The glass entryway, he said, will be lighted at night to create “a beacon” for the casino within the Kingston Village neighborhood, and the casino and its exterior patios will have great views of the Cedar River and downtown Cedar Rapids on the other side of it, he added.
Gray attributed the design to OPN Architects Inc., Cedar Rapids, The Friedmutter Group, Las Vegas, and Jonathan Swain, one of three former Peninsula Gaming LLC executives whom Cedar Rapids Development Group LLC has hired to manage the Cedar Rapids casino and who also are investors in the casino. Peninsula Gaming had owned and operated the Diamond Jo Casino in Dubuque and Diamond Jo Casino in Worth County before selling the venues and three out-of-state ones in November 2012.

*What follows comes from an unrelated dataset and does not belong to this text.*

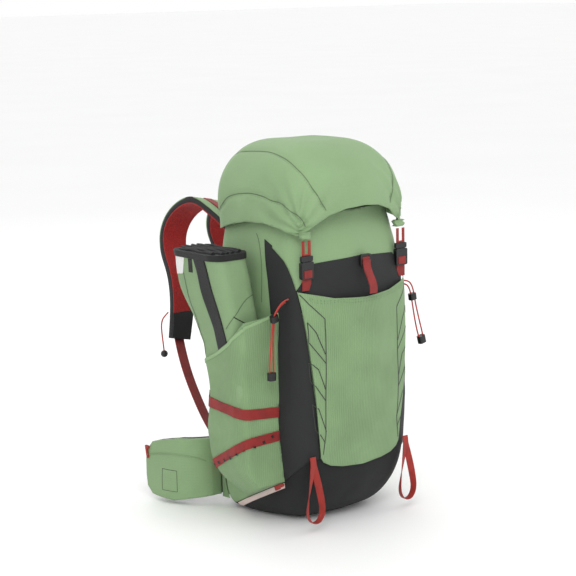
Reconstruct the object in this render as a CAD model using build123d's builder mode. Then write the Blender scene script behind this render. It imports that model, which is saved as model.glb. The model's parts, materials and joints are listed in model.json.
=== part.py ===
"""A 33-litre hiking backpack: bag, floating lid, harness, pockets, straps and a folded camp seat."""

from build123d import *
import math
import os

# The frame: X runs across the pack, -Y is its front, +Y the wearer's side, and Z is up.
# "left" is the side at -X. Each pair is drawn at +X and mirrored. Lengths are in millimetres.

# Driving sizes
FABRIC = 2.4                # wall of the sewn bag, with its lining and padding
OVERLAY = 1.3               # panels sewn over the bag
BAG_TOP = 530.0             # rim of the bag under the lid
LID_BASE = 484.0            # lowest edge of the lid
BACK_Y = 96.0               # flat back of the bag
POCKET_FRONT_DEPTH = 11.0   # how far the stretch pocket stands off the bag
WEBBING = 1.6               # thickness of all webbing
STRAP_WIDTH = 54.0          # shoulder strap
PAD_THICKNESS = 9.0         # foam of a shoulder strap

# Where the harness is anchored
SHOULDER_TOP = (48.0, 109.0, 470.0)
SHOULDER_TILT = 11.4

os.makedirs("parts", exist_ok=True)


def save(part, name):
    """Write one named sub-part."""
    part.label = name
    export_step(part, f"parts/{name}.step")


def save_pair(part, name):
    """Write a sub-part drawn on the +X side and its mirror image."""
    save(part.mirror(Plane.YZ), f"{name}_left")
    save(part, f"{name}_right")


def grown(corners, amount):
    """Corners of a closed, counter-clockwise outline, all pushed outwards by one amount."""
    moved = []
    for i, corner in enumerate(corners):
        before = Vector(*corners[i - 1])
        here = Vector(*corner)
        after = Vector(*corners[(i + 1) % len(corners)])
        out_a = (here - before).normalized().rotate(Axis.Z, -90)
        out_b = (after - here).normalized().rotate(Axis.Z, -90)
        moved.append(here + (out_a + out_b) * (amount / (1 + out_a.dot(out_b))))
    return [(p.X, p.Y) for p in moved]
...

OPN, based in Cedar Rapids and Des Moines, has certainly put its mark on this town, with the Great America Building, the new downtown library, the Convention Complex, the Federal Courthouse, the Hotel at Kirkwood, to name a few. I’ve actually heard a few rumblings recently from folks about OPN “fatigue.” With success comes overexposure, I guess.
The firm does have a distinctive style:
I definitely should have gone into the glass business.
I’ll probably be writing more about Cedar Crossing later in the week. But, first, I’d like to collect your latest opinions on the casino project, its name, its design, its potential economic effects, whatever you want to sound off on. It’s free, and all you can eat. Jump in.